To organize the weekend conference, Elias teamed up with Alex Ketchum, an assistant professor at the Institute for Gender, Sexuality, and Feminist Studies at McGill University and author of a book on the history of feminist and lesbian-feminist restaurants, cafes, and coffeehouses in the United States from the 1970s through today.
To their knowledge, BU’s Queer Food Conference is the first of its kind in the country. And if the registration figures are any indication (in-person registration sold out by early January, though there’s a virtual track for the weekend that’s still available here), it fills a widespread need.
Elias hopes the conference helps to break down the binary gender roles that have become so entrenched in food history and culture.
“To put it bluntly, we have this idea that food belongs to women—that’s their domain in the family unit, while the men go to work and make money,” she says. “But when you consider a queer person or family, those strict roles don’t really make sense, and they start to break down. The idea of bringing queerness to food is the idea of opening up many definitions, of making it all more fluid.”
Using input from guests who will present over the weekend, Ketchum and Elias put together a cookbook filled with recipes that defy expectations in some way or another. There’s a savory cheesecake, for example.

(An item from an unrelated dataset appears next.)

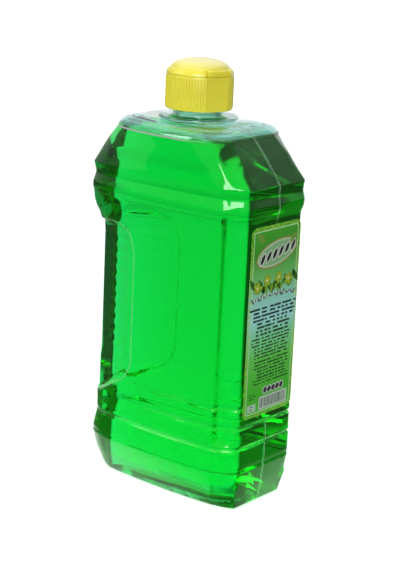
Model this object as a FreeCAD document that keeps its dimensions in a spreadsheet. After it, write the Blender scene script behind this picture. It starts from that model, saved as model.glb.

“Obviously someone who isn’t queer can certainly make a savory cheesecake, but what the recipe represents is this testing of boundaries, this dissolving of those boundaries,” she says. The cookbook will be available to people who attend the conference.
The weekend is packed with discussions on a range of topics, including the radical potential of queer politics in food media; health, HIV/AIDS, and nourishing well-being; and building queer food communities.
But Elias is most looking forward to everything that will happen between panels—the joyful noise of networking, the cross-pollination of new ideas, the alchemy that only occurs when people who might never have met otherwise finally meet.
“And I hope this inspires other people around the country—around the world—to do this, too,” she says. “I’m looking forward to attending the next queer food conference, wherever and whenever it is.”